No es posible dejar de escuchar los reclamos de la abuela en el único balcón sobreviviente de la cuadra. “Cuidado, no se lastimen, ya ustedes ganaron para nosotros con estar aquí. Pero lo suyo es ganar allá, no se olviden de eso”. Oscar Valdés reconoce que frente a donde están vive su compañero de equipo Yosvani Peñalver y salta sobre las ruinas de un techo para tocar en la puerta. Sale el jardinero y los ojos no traicionan. Llora y sacude el alma de los 28 jugadores, quienes uno a uno lo saludan y abrazan, fieles escuderos de un mismo bando: los que fundan y aman, como diría el poeta.
Ya la voz se ha esparcido por el barrio. Los niños llegan para ver al ser humano que hay detrás de cada uno de sus paradigmas como peloteros. Los celulares se prenden y en medio de la improvisada jornada, del entrenamiento de solidaridad, el pequeño Román pregunta si no tienen una pelota para jugar cuando todo vuelva “a ser como antes, cuando podamos batear aquí en esta loma”.

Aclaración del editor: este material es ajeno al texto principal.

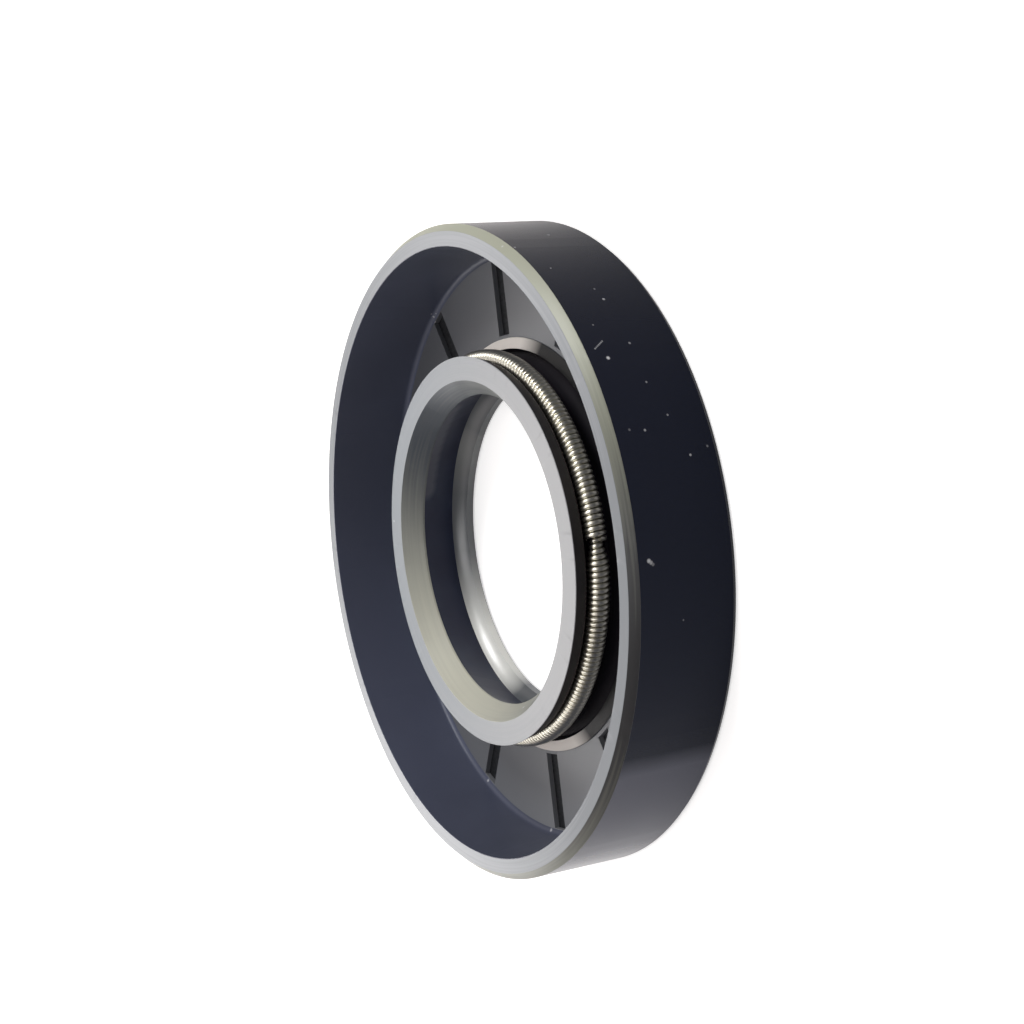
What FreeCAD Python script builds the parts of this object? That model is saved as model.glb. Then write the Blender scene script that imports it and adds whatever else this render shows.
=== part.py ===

Despaigne sonríe y de su bolsillo trasero saca la esférica, pide un bolígrafo y la firma. Se suma rápido el resto del equipo y las pelotas vuelan por encima del desastre, la alegría infantil comienza a tomar forma en medio de la tristeza de una semana inolvidable, del drama que devastó barrios enteros, pero no la esperanza.
Y terminan los Leñadores el swing imprescindible para el reto que les viene encima. Suben otra vez la loma del Jesús del Monte y ahora andan sudados, sucios de polvo y con las gorras hacia atrás. Vuelve a exclamar Vladimir: ¡qué huracanes ni huracanes, un tornado es el acabose…! Ya ningún jugador puede pasar inadvertido y una mujer mestiza y gruesa —quizás con la única bata de casa sana que le queda sale a la calle— les pide a nombre de sus vecinos una sola cosa: “bateen, coño, ganen por nosotros, regálennos esa felicidad”.